Because of the resulting scarcity of materials, very large scaling-up of wind turbine or PV production is more likely to result in a considerable increase in cost per kW, than the necessary and often predicted strong decrease.

Production capacity

In order to build so many windmills (wave turbines, etc), the production capacity for them has to grow very rapidly. Capacity growth in heavy construction of more than 15% a year is hard to imagine. That’s because to do so, you have to scale up the entire chain of production, including mining and resources, for both products and for the factory buildings and the means of production themselves. This happens only in such a furious rate (15% per year, doubling every 5 years) when under extreme pressure, and when there is no doubt whatsoever about a potential emerging competitive technology, or a sudden decrease in demand.

In order to scale up from an annual production of 100 giant 5MW wind turbines, to the desired 13,000 of MacKay, even when there is a forced scaling-up of 15% per year, you still require a minimum of 22 years. But after delivery of the last mill, this huge amount of production capacity remains largely empty, with the last brand new 30% of capacity on average only produced something during one year.

Also the raw materials and supply industry collapse after the 13.000st wind turbine has been placed.

Obviously, calculating based on a simple scaling rate is far too simplistic. The development is much slower, and lingers by the time sufficient capacity has been built for the expected replacement market.

In that case it takes a total of approximately 30 years before you reach the number of 13,000 wind turbines.

And that’s the most optimistic estimate.
Such a huge industry, including the commodity chain, simply takes many decades to reach this scale.

Electrification of the society

Virtually all renewable power sources are electrical.

Making the electricity supply 100%  renewable, may already be an impossible challenge, as will be evident by now. But even then we are still only at one third of total power production.

The use of electrical power for other forms of energy consumption requires not only the production of energy and therefore the factories to build these turbines etc, but also a total conversion of all energy-using equipment to electric. All heating systems, vehicles and industrial plants will have to be be replaced by entirely different devices. All these require new production capacity to be built. That is a drastic intervention, which will take many commodities, a lot of money, and surely a lot of time. Expectations of doing that in 30 or 50 years are really not realistic.

So we should write off renewable energy entirely?
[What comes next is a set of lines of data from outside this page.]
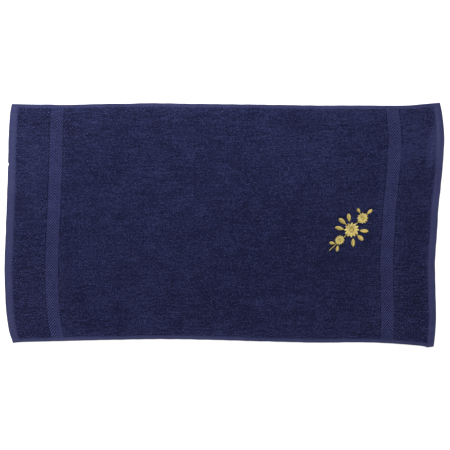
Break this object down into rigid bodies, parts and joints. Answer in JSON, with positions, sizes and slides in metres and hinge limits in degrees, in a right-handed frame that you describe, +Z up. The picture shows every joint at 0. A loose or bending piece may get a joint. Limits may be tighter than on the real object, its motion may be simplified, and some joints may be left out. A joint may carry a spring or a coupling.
{
  "type": "bath towel",
  "caption": "Looped terry bath towel lying flat, with flat-woven herringbone borders, hemmed ends and narrow selvedges.",
  "frame": {"origin": "middle of the towel's outline on the surface that it lies on", "axes": "+X along the towel's length, +Y across its width towards the far edge, +Z up out of the looped upper face"},
  "size_m": [1.3174, 0.7332, 0.0073],
  "materials": {
    "terry": "navy looped cotton terry, matt, with paler flat-woven borders and hems"
  },
  "bodies": {
    "root": {"towel": "terry"}
  },
  "joints": []
}
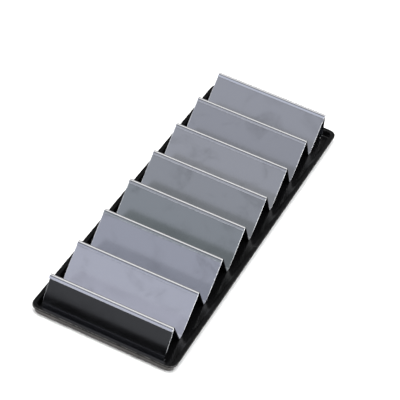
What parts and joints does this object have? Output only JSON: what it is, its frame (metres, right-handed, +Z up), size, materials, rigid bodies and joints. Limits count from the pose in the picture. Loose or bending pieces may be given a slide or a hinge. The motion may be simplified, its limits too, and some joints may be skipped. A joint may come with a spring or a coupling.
{
  "type": "baguette tray",
  "caption": "Long shallow black tray with a loose rack of V-shaped folded steel troughs, which hook over one another and hold filled baguettes crosswise.",
  "frame": {"origin": "middle of the tray's underside, on the surface that the tray stands on", "axes": "+Z up, +Y along the tray from the front panel to the rear panel, +X across the tray along the ridges"},
  "size_m": [0.2, 0.58, 0.0523],
  "materials": {
    "moulded_tray": "glossy black moulding",
    "folded_sheet": "satin stainless sheet with bright cut edges"
  },
  "bodies": {
    "tray": {"tray": "moulded_tray"},
    "front_panel": {"front_panel": "folded_sheet"},
    "trough_1": {"trough_1": "folded_sheet"},
    "trough_2": {"trough_2": "folded_sheet"},
    "trough_3": {"trough_3": "folded_sheet"},
    "trough_4": {"trough_4": "folded_sheet"},
    "trough_5": {"trough_5": "folded_sheet"},
    "trough_6": {"trough_6": "folded_sheet"},
    "trough_7": {"trough_7": "folded_sheet"},
    "rear_panel": {"rear_panel": "folded_sheet"}
  },
  "joints": [
    {"name": "rack_lift", "type": "slide", "parent": "tray", "child": "front_panel", "axis": [0, 0, 1], "range_m": [0, 0.06]},
    {"name": "trough_1_lift", "type": "slide", "parent": "front_panel", "child": "trough_1", "axis": [0, 0, 1], "range_m": [0, 0.06]},
    {"name": "trough_2_lift", "type": "slide", "parent": "trough_1", "child": "trough_2", "axis": [0, 0, 1], "range_m": [0, 0.06]},
    {"name": "trough_3_lift", "type": "slide", "parent": "trough_2", "child": "trough_3", "axis": [0, 0, 1], "range_m": [0, 0.06]},
    {"name": "trough_4_lift", "type": "slide", "parent": "trough_3", "child": "trough_4", "axis": [0, 0, 1], "range_m": [0, 0.06]},
    {"name": "trough_5_lift", "type": "slide", "parent": "trough_4", "child": "trough_5", "axis": [0, 0, 1], "range_m": [0, 0.06]},
    {"name": "trough_6_lift", "type": "slide", "parent": "trough_5", "child": "trough_6", "axis": [0, 0, 1], "range_m": [0, 0.06]},
    {"name": "trough_7_lift", "type": "slide", "parent": "trough_6", "child": "trough_7", "axis": [0, 0, 1], "range_m": [0, 0.06]},
    {"name": "rear_panel_lift", "type": "slide", "parent": "trough_7", "child": "rear_panel", "axis": [0, 0, 1], "range_m": [0, 0.06]}
  ]
}
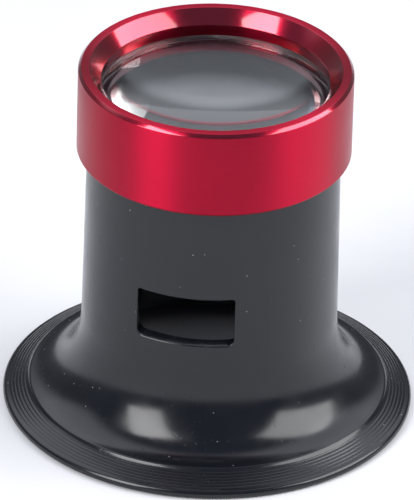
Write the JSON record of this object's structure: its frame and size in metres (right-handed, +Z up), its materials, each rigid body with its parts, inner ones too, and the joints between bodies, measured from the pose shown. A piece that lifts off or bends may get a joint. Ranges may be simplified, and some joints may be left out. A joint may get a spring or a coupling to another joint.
{
  "type": "eye loupe",
  "caption": "Eye loupe that stands on its flared black eyecup: a tube with a vent window and a screwed, bevelled metal ring that holds a thick lens.",
  "frame": {"origin": "on the optical axis, in the plane that the eyecup's rim stands on", "axes": "+Z up along the optical axis from the eyecup to the ring, -Y towards the window in the barrel's wall"},
  "size_m": [0.042, 0.042, 0.0382],
  "materials": {
    "barrel_plastic": "glossy injection moulded, black",
    "ring_aluminium": "turned and anodised, crimson, satin",
    "lens_glass": "polished, clear"
  },
  "bodies": {
    "barrel": {"eyecup_barrel": "barrel_plastic"},
    "lens": {"magnifying_lens": "lens_glass"},
    "ring": {"screw_ring": "ring_aluminium"}
  },
  "joints": [
    {"name": "ring_rise", "type": "slide", "parent": "barrel", "child": "lens", "axis": [0, 0, 1], "range_m": [0, 0.0015]},
    {"name": "ring_turn", "type": "hinge", "parent": "lens", "child": "ring", "pos_m": [0, 0, 0.0305], "axis": [0, 0, 1], "range_deg": [0, 720]}
  ],
  "couplings": [
    {"joint": "ring_rise", "follows": "ring_turn", "m_per_rad": 0.00011937}
  ]
}
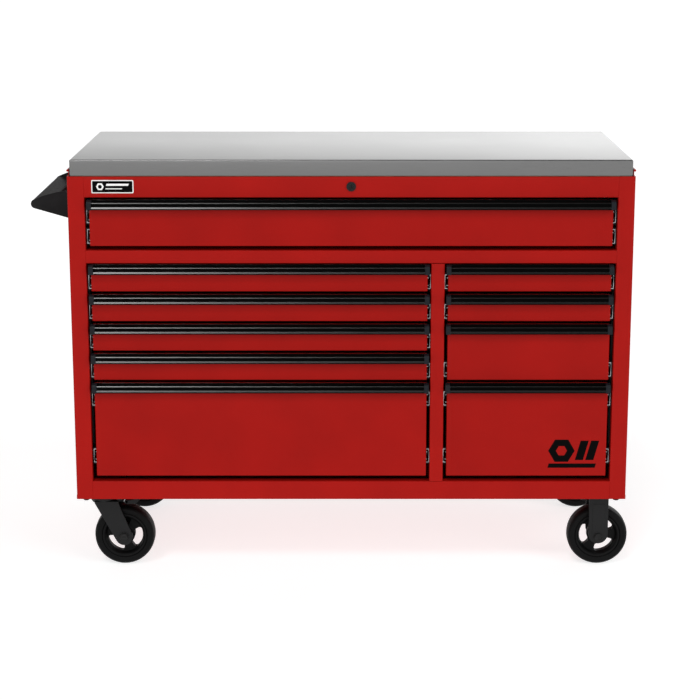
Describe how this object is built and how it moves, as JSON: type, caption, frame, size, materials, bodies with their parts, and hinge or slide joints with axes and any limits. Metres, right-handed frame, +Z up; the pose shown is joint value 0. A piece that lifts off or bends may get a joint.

If we limit ourselves to what MacKay has written about it, despite his extremely optimistic assumptions, based on the current mix of sources, an affordable and renewable global energy supply is indeed not feasible. MacKay himself is also clear about that. And he has not even taken into consideration the scaling-up problem.

That does not mean that there are no individual renewable resources that are already economic. According to a simple rule of thumb, anything below the all-in € 4500 per kilowatt can basically be produced economically, based on € 0.05 per kWh, a lifetime of 15 years and 5% interest. In the table of MacKay this amounts to € 188 per kWh/p/d, so this applies in any case to the tidal energy, which is cheaply exploitable in the United Kingdom, and to energy from waste incineration. Unfortunately, their potential contribution is even in United Kingdom restricted to a few percent. We are looking for resources that can be scaled-up so that they can play a significant role in the world’s energy supply.

In MacKay’s picture onshore wind is also below the € 188 limit, and offshore wind is very close. So is wind still the only viable renewable energy source? Unfortunately, there are two reasons why I’m sceptical:

– Derived from figures of the Dutch Wind Energy Association from 2007, on shore wind costs €280/kWh/p/d and off shore costs € 335/kWh/d/p. I personally think that the costs are even significantly higher, and will for off-shore be above € 500/kWh/p/d.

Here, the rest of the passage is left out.